Jeden Sonntagnachmittag rückt Berlins Szene im Yaam-Club zusammen, und man kommt aus dem Staunen nicht mehr heraus. Der Yaam-Club – ein Laufsteg für Straßenmode, eine Art Kuraufenthalt für gestreßte Großstadtkids. Und ein Picknick im Grauen. Denn die drahtigen Models und Dandy- Cowboys, die Künstler und afrikanischen Flüchtlinge, die Basketballspieler und die Hippies, die Zampanos und die Geishas, die Raggamuffins und E-Werk- Überbleibsel, die bebrillten Literaten und schüchternen Studenten haben natürlich auch Appetit. Jamaikaner und Afrikaner servieren ihre Heimatspeisen zu zivilen Preisen, alles ohne multikulturelle Bekehrungsversuche. Caipirinha süffeln und Kaffee aus Nicaragua, Nutella-Waffeln futtern und Sushi, Honigmelone zum Nachtisch und ein Joint zwischendurch.
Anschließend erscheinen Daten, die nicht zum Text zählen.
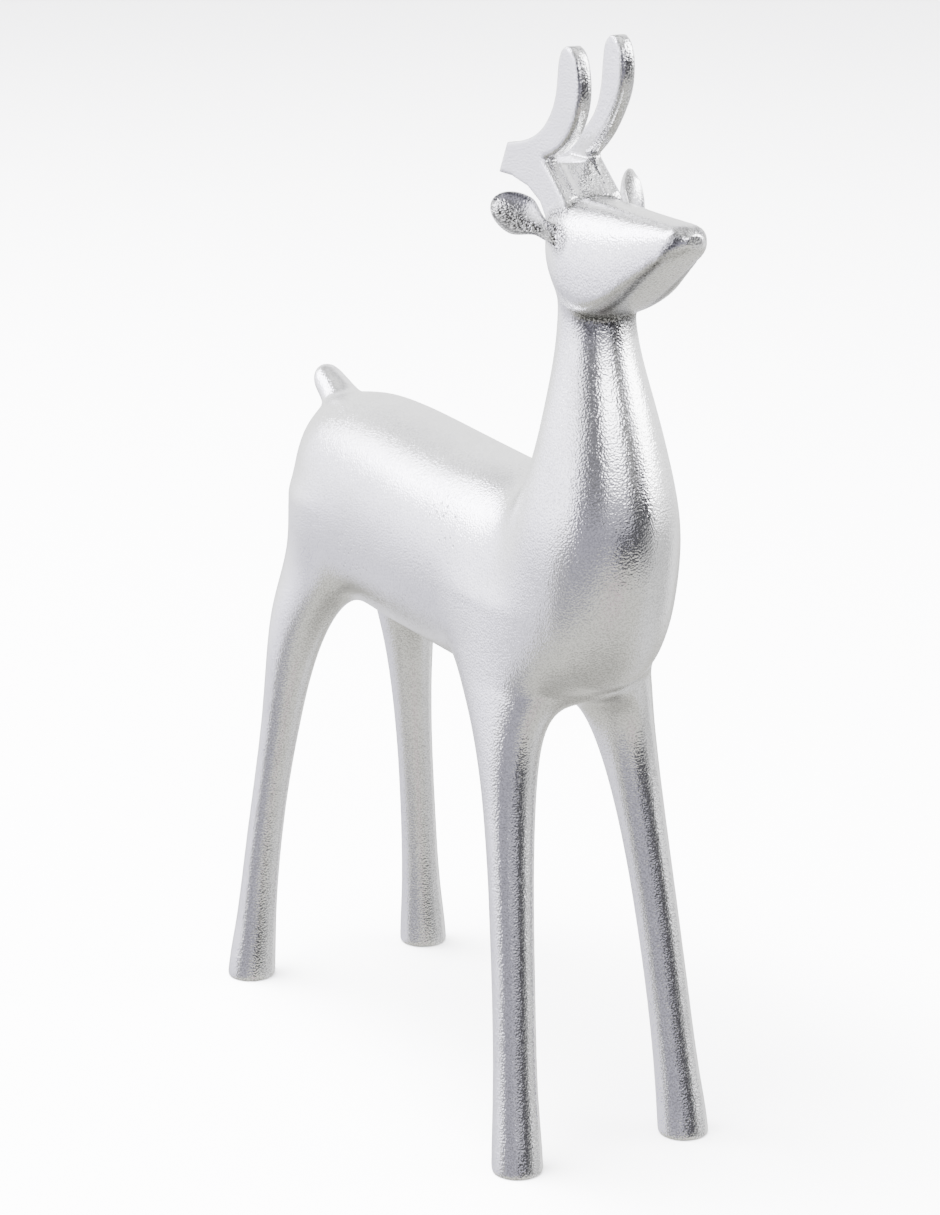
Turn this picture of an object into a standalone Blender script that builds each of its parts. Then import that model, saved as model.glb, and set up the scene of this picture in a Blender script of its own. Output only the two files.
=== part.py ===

Tom Wieggenhauser, der bis vor kurzem noch den kultigen HipHop-Keller U-Club betrieb, ist der Platzwart des Yaam-Clubs im Treptower Industrierevier. Der Mann hat einen Riecher für geniale Plätze, denn bei aller Häßlichkeit hat das fußballfeldgroße Betonfeld vor allem eins: Charme.

Der Charme eines Sonntagnachmittags in der Bronx vielleicht. Nur ganz friedlich. Ein Freiluftpark zum Flirten zwischen den Nationen und unter den Geschlechtern, eine Kontaktbörse für Singles, eine Spiel„wiese“ für Kinder mit Planschbecken und Gartenschlauch, eine Open-air-Disco für U-Club-DJs und ReggaeSoundsystems.

Am schönsten ist der Yaam- Club, wenn die Sonne langsam untergeht und den Himmel in Türkis- und Blautöne färbt. Eine frische Brise fegt über den Beton, irgendwelche Lastkähne hupen, und milchige Straßenlaternen tauchen das Areal in bizarres Orange.